The court went on to refute just about every other complaint the appellants brought in a like manner, although they did note some specific circumstances under which the results could be challenged in the future. However, since no actual vote has yet been taken, and therefore those circumstances hadn't happened yet, they did not nullify the constitutionality of the ordinance on its face. They furthermore did not explicitly say that a challenge under those circumstances would succeed.
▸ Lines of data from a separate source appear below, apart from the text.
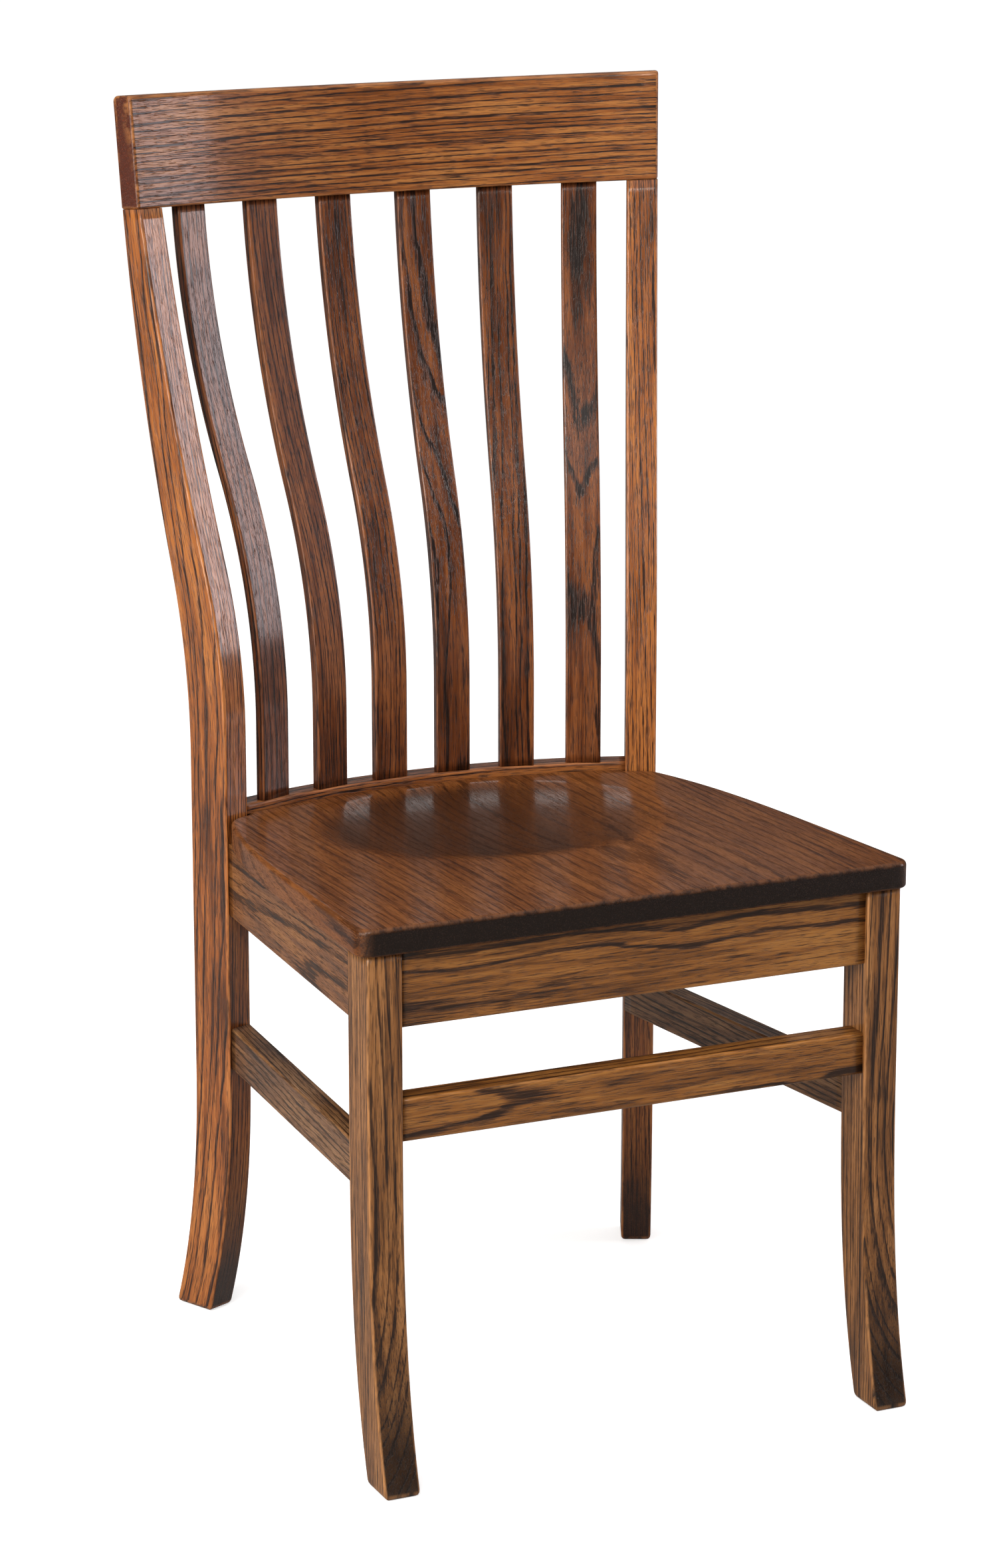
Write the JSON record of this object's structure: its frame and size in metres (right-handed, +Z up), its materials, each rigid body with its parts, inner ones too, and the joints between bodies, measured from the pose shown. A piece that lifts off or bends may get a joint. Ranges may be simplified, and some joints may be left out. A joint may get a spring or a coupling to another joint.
{
  "type": "dining chair",
  "caption": "Wooden dining chair with a scooped plank seat, a curved slatted back, swept legs and stretchers on the front and sides.",
  "frame": {"origin": "on the floor at the centre of the chair's outline", "axes": "+Z up, the chair faces -Y, +X is to the right seen from the front"},
  "size_m": [0.5, 0.5815, 1.0443],
  "materials": {
    "oak": "satin",
    "oak_seat": "satin",
    "oak_hidden": "matte",
    "screw_steel": "satin"
  },
  "bodies": {
    "root": {"left_rear_post": "oak", "right_rear_post": "oak", "crest_rail": "oak", "back_slat_1": "oak", "back_slat_2": "oak", "back_slat_3": "oak", "back_slat_4": "oak", "back_slat_5": "oak", "back_slat_6": "oak", "rear_rail": "oak", "seat": "oak_seat", "left_front_leg": "oak", "right_front_leg": "oak", "front_apron": "oak", "left_side_apron": "oak", "right_side_apron": "oak", "front_stretcher": "oak", "left_side_stretcher": "oak", "right_side_stretcher": "oak", "corner_block_front_left": "oak_hidden", "corner_block_front_right": "oak_hidden", "corner_block_rear_left": "oak_hidden", "corner_block_rear_right": "oak_hidden", "corner_block_screws": "screw_steel", "seat_screws": "screw_steel", "crest_dowels": "oak_hidden"}
  },
  "joints": []
}
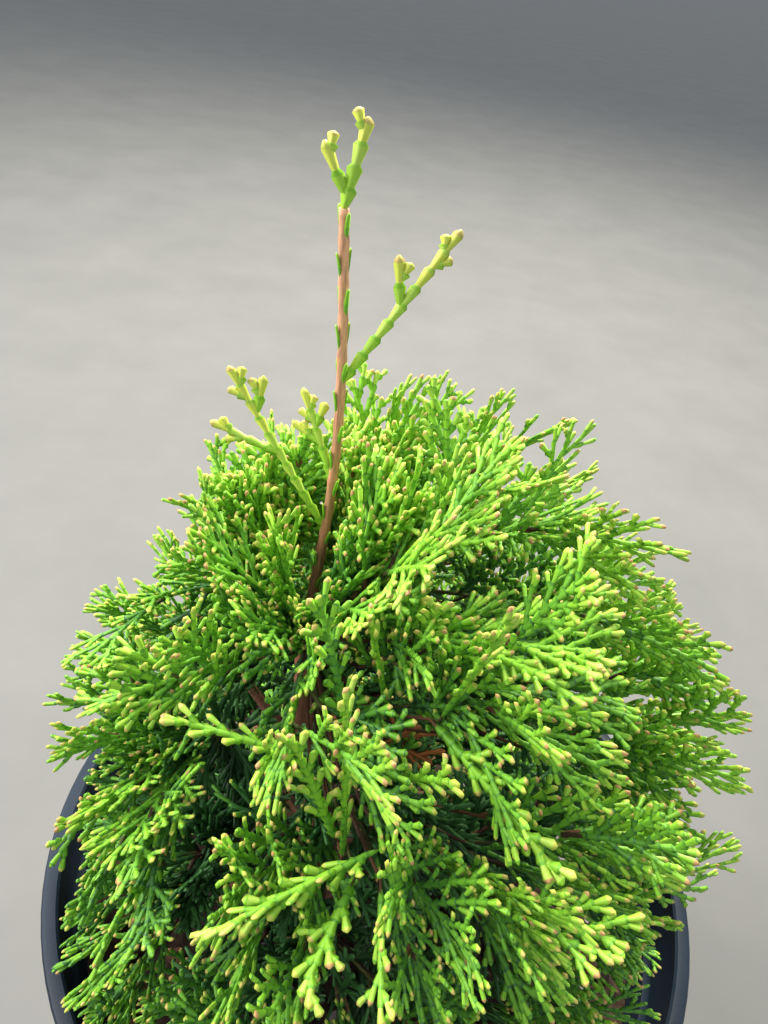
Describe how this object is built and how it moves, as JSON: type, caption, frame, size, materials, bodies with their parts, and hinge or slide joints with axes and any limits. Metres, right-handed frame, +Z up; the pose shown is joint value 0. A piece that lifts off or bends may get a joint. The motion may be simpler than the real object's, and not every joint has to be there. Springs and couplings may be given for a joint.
{
  "type": "potted thuja",
  "caption": "Young thuja in a round black nursery pot, a dense mound of flat fern-like sprays with a bare leader standing out of its top.",
  "frame": {"origin": "middle of the flat underside of the pot", "axes": "+Z up along the pot and the leader, -Y towards the front of the plant, +X to the right seen from the front"},
  "size_m": [0.23, 0.2348, 0.43],
  "materials": {
    "pot": "satin",
    "soil": "rough",
    "bark": "rough",
    "foliage": "matte",
    "leader_foliage": "matte"
  },
  "bodies": {
    "root": {"pot": "pot", "soil": "soil", "trunk": "bark", "low_bough_1": "bark", "low_bough_2": "bark", "low_bough_3": "bark", "low_bough_4": "bark", "low_bough_5": "bark", "low_bough_6": "bark", "middle_bough_1": "bark", "middle_bough_2": "bark", "middle_bough_3": "bark", "middle_bough_4": "bark", "middle_bough_5": "bark", "middle_bough_6": "bark", "upper_bough_1": "bark", "upper_bough_2": "bark", "upper_bough_3": "bark", "upper_bough_4": "bark", "upper_bough_5": "bark", "top_bough_1": "bark", "top_bough_2": "bark", "top_bough_3": "bark", "low_mass_1": "foliage", "low_mass_2": "foliage", "low_mass_3": "foliage", "low_mass_4": "foliage", "low_mass_5": "foliage", "low_mass_6": "foliage", "middle_mass_1": "foliage", "middle_mass_2": "foliage", "middle_mass_3": "foliage", "middle_mass_4": "foliage", "middle_mass_5": "foliage", "middle_mass_6": "foliage", "upper_mass_1": "foliage", "upper_mass_2": "foliage", "upper_mass_3": "foliage", "upper_mass_4": "foliage", "upper_mass_5": "foliage", "top_mass_1": "foliage", "top_mass_2": "foliage", "top_mass_3": "foliage", "leader_spray_tip": "leader_foliage", "leader_spray_right": "leader_foliage", "leader_spray_left": "leader_foliage", "leader_spray_inner": "leader_foliage"}
  },
  "joints": []
}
This means there will almost certainly be follow-up litigation once an election is held; but in the meantime, Minneapolis is poised for a grand experiment.


sal_e_peters said...

OK, I had a slightly different application in mind for the IRV, so this does clear things up in my mind. I like the way it worked in my head much better; that my vote would automatically move up the ladder if my candidate didn't get one of the top two spots.

Uncle Mikey said...

@sal_e_peters It's ultimately a matter of semantics, but for the purposes of constitutionality, it's 100% vital that it work the way the court described. Everyone must have an equal opportunity to vote (or rather, to be counted) in every single round. That means that the existing votes for surviving candidates must be seen as if they had been re-counted, even if, practically speaking, all that's really happening is that the second-choice votes are being added.

Most importantly, IRV is not a cumulative system, in which no candidate is eliminated, per se, but second- and third-choice votes get added after the first round. That scheme, implemented at one time by Duluth, is unconstitutional and was used as a comparison case in this ruling.